Ele foi, como tantos
outros, recobrar-se no Espaço, procurar elementos novos para restaurar o seu
organismo gasto por uma vida de incessantes labores. Partiu com os que serão os
fanais da nova geração, para voltar em breve com eles a continuar e acabar a
obra deixada em dedicadas mãos.
O homem já aqui não
está; a alma, porém, permanecerá entre nós. Será um protetor seguro, uma luz a
mais, um trabalhador incansável que as falanges do Espaço conquistaram. Como na
Terra, sem ferir a quem quer que seja, ele fará que cada um lhe ouça os
conselhos oportunos; abrandará o zelo prematuro dos ardorosos, amparará os
sinceros e os desinteressados e estimulará os mornos.

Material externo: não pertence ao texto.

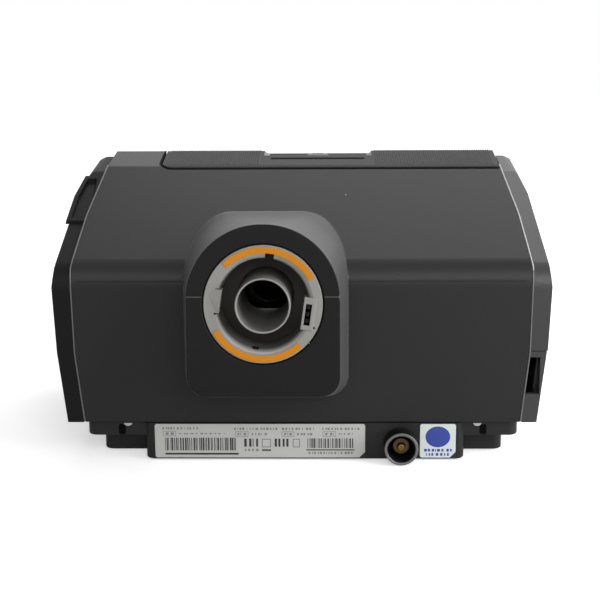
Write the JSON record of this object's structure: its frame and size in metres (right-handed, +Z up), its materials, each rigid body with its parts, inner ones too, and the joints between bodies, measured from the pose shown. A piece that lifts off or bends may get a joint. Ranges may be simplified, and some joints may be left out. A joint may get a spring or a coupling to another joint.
{
  "type": "cpap machine",
  "caption": "Bedside positive-airway-pressure machine with tilted rear air outlet, ribbed top panel, front display and dial, and a humidifier tub that slides out sideways.",
  "frame": {"origin": "on the desk under the middle of the overall box", "axes": "+Z up, the front with the display faces -Y, the air outlet faces +Y, +X to the right as seen from the front, where the humidifier tub slides out"},
  "size_m": [0.205, 0.15, 0.1159],
  "materials": {
    "charcoal": "fine grained moulding",
    "black_plastic": "plain",
    "warm_grey": "satin",
    "orange": "satin",
    "label_grey": "satin film",
    "tag_white": "satin film",
    "rubber": "plain",
    "seal": "plain",
    "clear_tub": "clear",
    "smoke": "smoked",
    "steel": "plain",
    "aluminium": "anodised",
    "brass": "bright",
    "insulator": "plain",
    "bezel": "gloss",
    "inner_plastic": "plain",
    "foam": "open foam",
    "filter_media": "fibre pad",
    "board": "solder mask",
    "chip": "plain"
  },
  "bodies": {
    "root": {"air_filter": "filter_media", "bay_liner": "black_plastic", "blower_base": "inner_plastic", "blower_cover": "inner_plastic", "blower_mounts": "rubber", "board_parts": "chip", "bottom_pan": "charcoal", "button_switches": "black_plastic", "card_socket": "black_plastic", "case_screws": "steel", "contact_pins": "brass", "control_boards": "board", "dial_encoder": "black_plastic", "display_bezel": "bezel", "display_lens": "smoke", "display_module": "inner_plastic", "feet": "rubber", "filter_grille": "black_plastic", "flow_sensor": "chip", "front_shell": "charcoal", "heater_springs": "steel", "heater_tray": "black_plastic", "inlet_insulator": "insulator", "inlet_pin": "brass", "main_board": "board", "motor_bearing": "steel", "motor_stator": "steel", "muffler_box": "inner_plastic", "muffler_foam": "foam", "outlet_cup": "black_plastic", "outlet_duct": "inner_plastic", "outlet_ring": "warm_grey", "outlet_seal": "seal", "outlet_tube": "warm_grey", "power_inlet": "black_plastic", "rating_label": "label_grey", "rear_shell": "charcoal", "ring_marks": "orange", "side_cover": "charcoal", "tag_plate": "tag_white", "top_panel": "charcoal", "tub_window": "smoke"},
    "tub": {"tub_end_cover": "charcoal", "tub_base": "clear_tub", "tub_plate": "steel", "lid_seal": "seal", "tub_lid": "clear_tub", "air_baffle": "clear_tub"},
    "catch": {"tub_catch": "black_plastic"},
    "dial_stem": {"dial_shaft": "steel"},
    "dial": {"dial_knob": "charcoal"},
    "home_key": {"home_button": "charcoal"},
    "start_key": {"start_button": "charcoal"},
    "filter_door": {"filter_cover": "charcoal"},
    "card_door": {"card_cover": "charcoal"},
    "card": {"memory_card": "black_plastic"},
    "heater": {"heater_plate": "aluminium"},
    "rotor": {"impeller": "inner_plastic", "motor_shaft": "steel"}
  },
  "joints": [
    {"name": "tub_slide", "type": "slide", "parent": "root", "child": "tub", "axis": [1, 0, 0], "range_m": [0, 0.12]},
    {"name": "catch_press", "type": "slide", "parent": "tub", "child": "catch", "axis": [0, 0, -1], "range_m": [0, 0.0012], "stiffness_N_per_m": 600, "springref_m": -0.0004},
    {"name": "dial_press", "type": "slide", "parent": "root", "child": "dial_stem", "axis": [0, 1, 0], "range_m": [0, 0.0008], "stiffness_N_per_m": 900, "springref_m": -0.0004},
    {"name": "dial_turn", "type": "hinge", "parent": "dial_stem", "child": "dial", "pos_m": [-0.006, -0.072, 0.04], "axis": [0, -1, 0], "continuous": true},
    {"name": "home_press", "type": "slide", "parent": "root", "child": "home_key", "axis": [0, 1, 0], "range_m": [0, 0.0006], "stiffness_N_per_m": 600, "springref_m": -0.0003},
    {"name": "start_press", "type": "slide", "parent": "root", "child": "start_key", "axis": [0, 0, -1], "range_m": [0, 0.0006], "stiffness_N_per_m": 600, "springref_m": -0.0003},
    {"name": "filter_door_hinge", "type": "hinge", "parent": "root", "child": "filter_door", "pos_m": [-0.1016, -0.0076, 0.033], "axis": [0, 0, 1], "range_deg": [0, 95]},
    {"name": "card_door_hinge", "type": "hinge", "parent": "root", "child": "card_door", "pos_m": [-0.0999, -0.0606, 0.025], "axis": [0, 0, 1], "range_deg": [0, 95]},
    {"name": "card_push", "type": "slide", "parent": "root", "child": "card", "axis": [1, 0, 0], "range_m": [0, 0.001], "stiffness_N_per_m": 400, "springref_m": -0.0004},
    {"name": "heater_float", "type": "slide", "parent": "root", "child": "heater", "axis": [0, 0, -1], "range_m": [0, 0.0015], "stiffness_N_per_m": 1500, "springref_m": -0.0005, "deforming": ["heater_springs"]},
    {"name": "impeller_spin", "type": "hinge", "parent": "root", "child": "rotor", "pos_m": [-0.047, 0.009, 0.06], "axis": [0, 0, 1], "continuous": true}
  ]
}
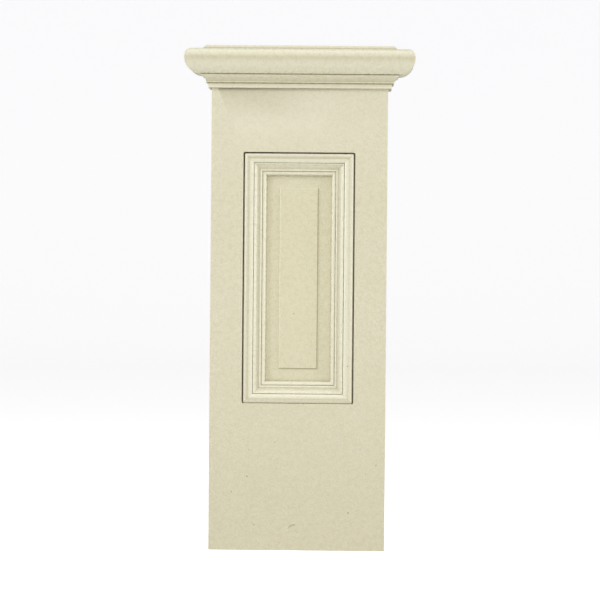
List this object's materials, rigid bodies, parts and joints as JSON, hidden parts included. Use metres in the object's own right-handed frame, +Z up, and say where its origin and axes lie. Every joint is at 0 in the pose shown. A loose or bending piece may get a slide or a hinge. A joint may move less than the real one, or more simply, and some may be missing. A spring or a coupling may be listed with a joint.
{
  "type": "pilaster",
  "caption": "Dado-height pilaster with a flat back: plain shaft, framed sunk panel with a raised tablet, and a moulded cap with a raised seat.",
  "frame": {"origin": "on the floor, under the middle of the object's box", "axes": "+Z up along the shaft, -Y to the front with its panel, +Y to the wall, +X to the viewer's right"},
  "size_m": [0.4092, 0.1574, 0.9],
  "materials": {
    "shaft": "cream paint, eggshell",
    "fielded_panel": "cream paint, eggshell",
    "panel_frame": "cream paint, eggshell",
    "bed_moulding": "cream paint, eggshell",
    "cap_board": "cream paint, eggshell"
  },
  "bodies": {
    "root": {"shaft": "shaft", "fielded_panel": "fielded_panel", "panel_frame": "panel_frame", "bed_moulding": "bed_moulding", "cap_board": "cap_board"}
  },
  "joints": []
}
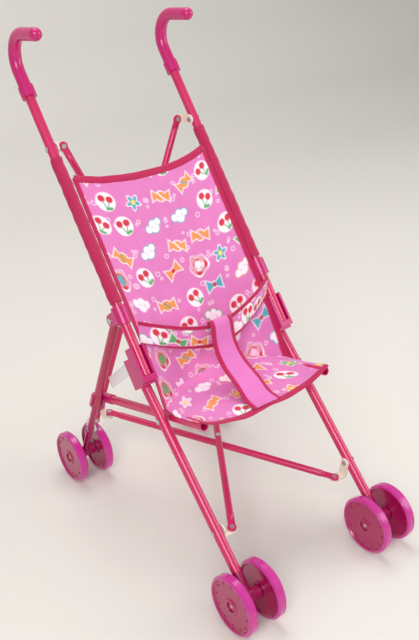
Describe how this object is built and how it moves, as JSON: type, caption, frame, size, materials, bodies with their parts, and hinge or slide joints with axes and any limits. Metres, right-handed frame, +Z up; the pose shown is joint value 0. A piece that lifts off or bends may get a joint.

Vê agora e sabe tudo o que
ainda há pouco previa! Já não está sujeito às incertezas, nem aos
desfalecimentos e nos fará partilhar da sua convicção, fazendo-nos tocar com o
dedo a meta, apontando-nos o caminho, naquela linguagem clara, precisa, que o
tornou aureolado nos anais literários.
Já não existe o
homem, repetimo-lo. Entretanto, Allan Kardec é imortal e a sua memória, seus
trabalhos, seu Espírito estarão sempre com os que empunharem forte e
vigorosamente o estandarte que ele soube sempre fazer respeitado.
Uma individualidade
pujante constituiu a obra. Era o guia e o fanal de todos. Na Terra, a obra
substituirá o obreiro. Os crentes não se congregarão em torno de Allan Kardec;
congregar-se-ão em torno do Espiritismo, tal como ele o estruturou e, com os
seus conselhos, sua influência, avançaremos, a passos firmes, para as fases
ditosas prometidas à Humanidade regenerada.
(Revista Espírita, maio de 1869)
(1) Ver pp. 265/6. Nota da Editora FEB, à 14ª edição, em 1975.